Gardeners who regularly see a diverse range of invertebrates, even the unpopular ones, are usually working with soil that has good organic matter content and a functioning ecosystem. In that sense, slugs aren’t just contributing to soil health. They’re a useful indicator of it.

They aerate and turn the upper layers of soil.

Slugs spend a lot of time moving through the top few centimetres of soil, particularly in damp conditions. That movement disturbs and loosens the upper layers in a small but consistent way that complements what earthworms do deeper down.

In a garden that isn’t being mechanically dug, the activity of soil-dwelling invertebrates is the main thing keeping the upper profile from compacting solid. Slugs contribute to that physical turnover quietly and continuously, particularly through autumn and winter, when they’re most active just below the surface.

Working with them is more effective than fighting them.

The most slug-damaged gardens are often the ones where gardeners have tried hardest to eliminate them because that approach disrupts the natural predator population and the soil ecosystem at the same time.

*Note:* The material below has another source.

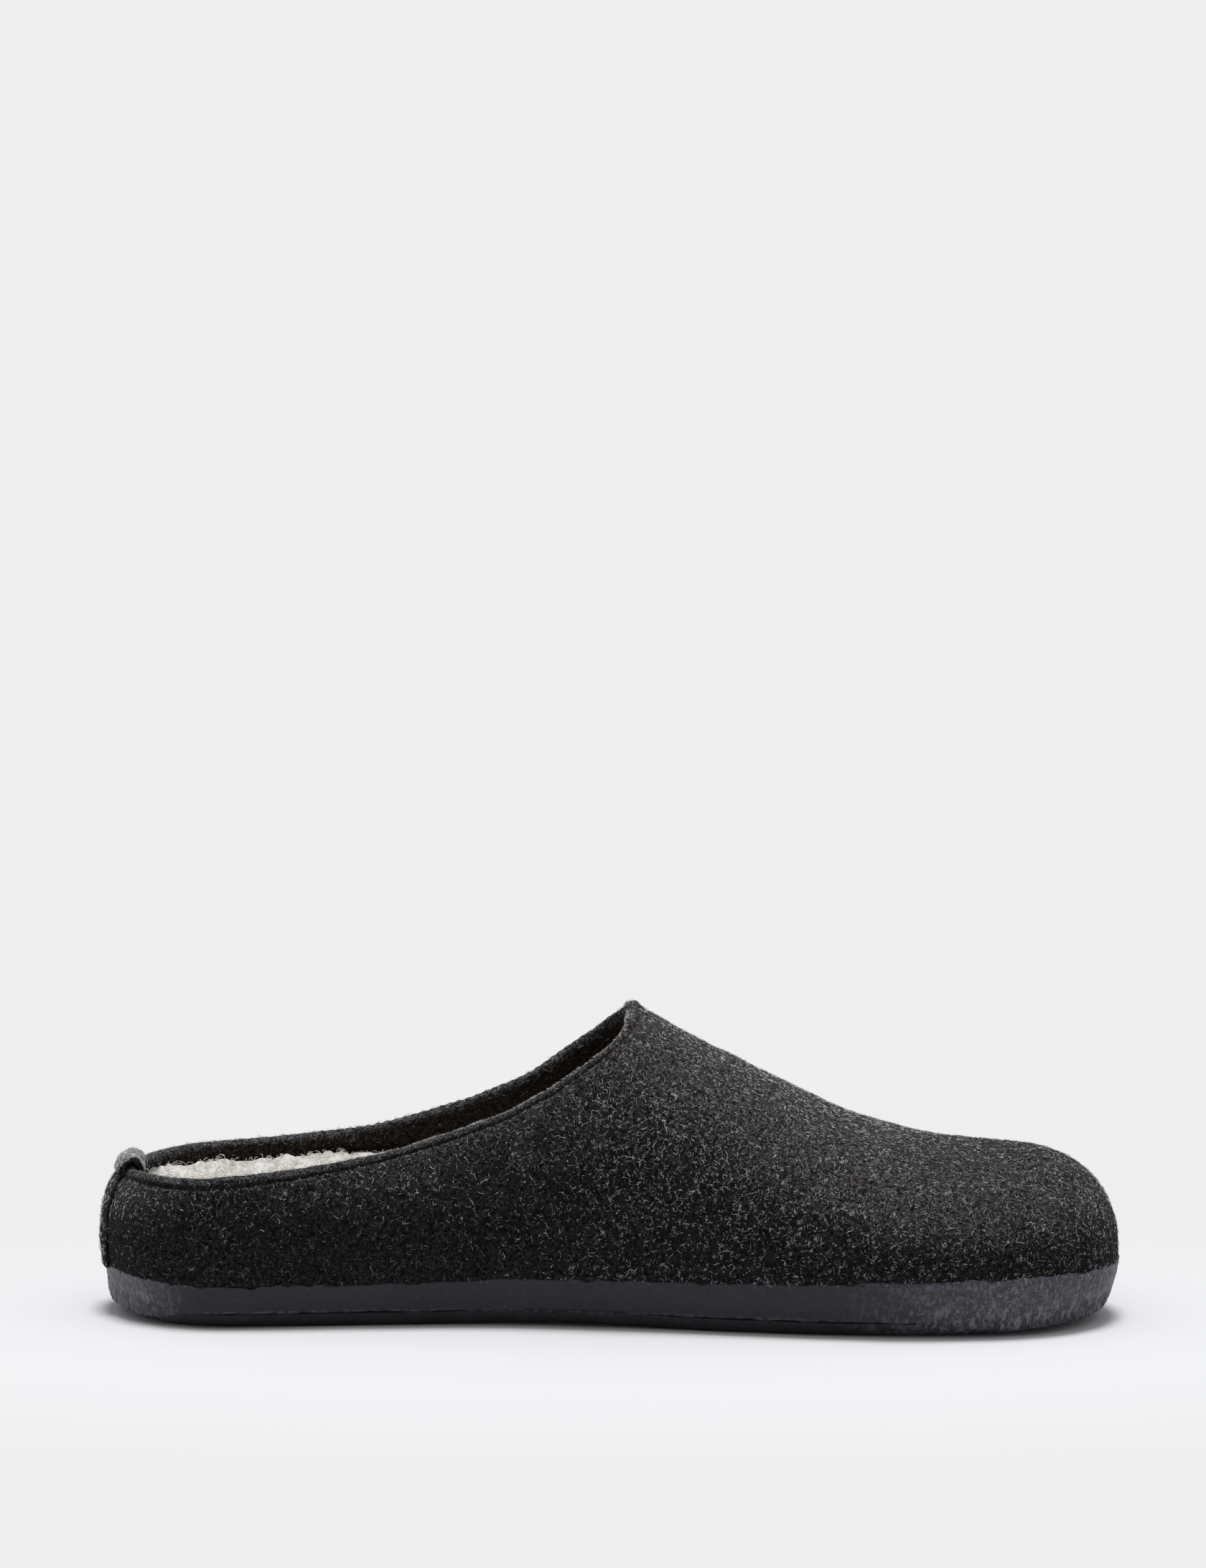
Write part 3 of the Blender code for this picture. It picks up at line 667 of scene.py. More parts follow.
felt_out = felt_material("felt_skin", (0.0076, 0.0076, 0.0078), (0.0086, 0.0090, 0.0112), (0.0090, 0.0080, 0.0070),
                         (0.32, 0.32, 0.33), 1.30, 2.15)
felt_fold = felt_material("felt_fold", (0.0086, 0.0086, 0.0092), (0.0096, 0.0100, 0.0122), (0.0092, 0.0086, 0.0080),
                          (0.34, 0.34, 0.36), 1.8, 1.3, far=0.85)
felt_in = felt_material("felt_lining", (0.0100, 0.0080, 0.0066), (0.0090, 0.0085, 0.0088), (0.0130, 0.0092, 0.0066),
                        (0.22, 0.19, 0.16), 1.9, 0.0, inner=True)
hair_side = hair_material("wool_curls", (0.13, 0.13, 0.135), (0.92, 0.92, 0.94), 0.51)
hair_top = hair_material("wool_nap", (0.10, 0.10, 0.11), (0.95, 0.95, 0.97), toe=0.90)
hair_tan = hair_material("wool_pale", (0.30, 0.275, 0.235), (0.80, 0.77, 0.71))
hair_grey = hair_material("wool_grey", (0.30, 0.30, 0.30), (0.80, 0.79, 0.78))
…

Encouraging hedgehogs, frogs and ground beetles, growing plants that slugs don’t favour, using physical barriers around genuinely vulnerable plants, and accepting that some damage is simply part of gardening—these approaches tend to produce better long-term results than reaching for pellets. Slugs have been in gardens far longer than gardeners have, and they’re not going anywhere. Working with that reality is considerably more sustainable than fighting it.